Wednesday, May 2, 2012

Why Is Singapore Is Good For Your Business


Silicon valley can very well be considered the mecca of startups, and most companies aspire to migrate their businesses or establish a branch there. This decision, however, will bring them straight into a world of high competition for capital, talent and above all, quality sales leads.

Business to business companies should try to consider other locations that would offer them highly profitable business opportunities. One such strategic location is the Republic of Singapore.
B2b companies will have great opportunities awaiting them in the tiger country. The country has recently been distinguished as the leading Asian country in terms of economic competitiveness according to a study commissioned by Citigroup.

Setting up your business in Singapore is relatively easy, what with government funded subsidy grants and quick business registration processes. Business sales leads generation can be easily accomplished by hiring a lead generation service provider from BPO hubs Philippines or India.

Singapore’s proximity to other developing asian countries makes it a valuable and strategic business location, particularly the mobile industry which is gaining a strong foothold in Singapore and neighboring countries Philippines, Thailand and Vietnam.
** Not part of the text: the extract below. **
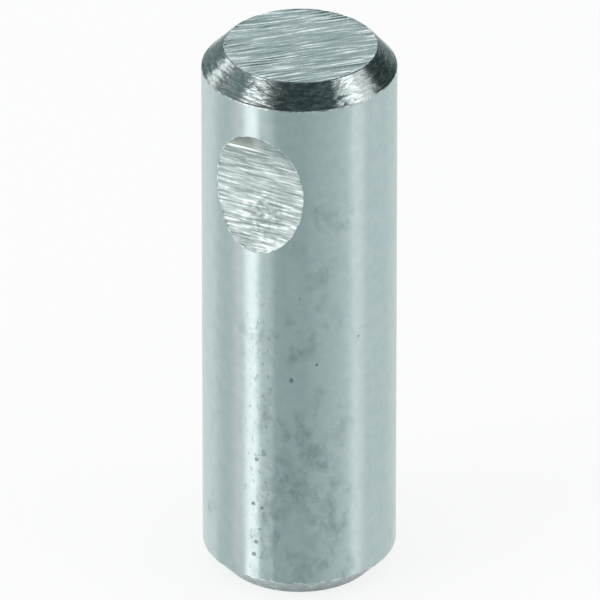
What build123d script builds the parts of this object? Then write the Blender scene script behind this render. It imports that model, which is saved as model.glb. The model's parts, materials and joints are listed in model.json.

While most startups prefer to establish their business in the silicon valley, for Bubble Motion CEO Tom Clayton, Singapore was the ideal choice for his thriving startup. The country’s business industry is world-class. However, the most appealing aspect about Singapore was its proximity to Bubble Motion’s market - Indonesia, India and China. Bubble Motion is a Twitter-like mobile app that allows voice messages to be sent out to one’s followers. His decision has given his startup the chance to connect with the largest mobile service providers available in Asia, including: Airtel, Reliance, Vodafone, KDDI and Telkomsel and required only five months of marketing to get the Indian market to embrace his product.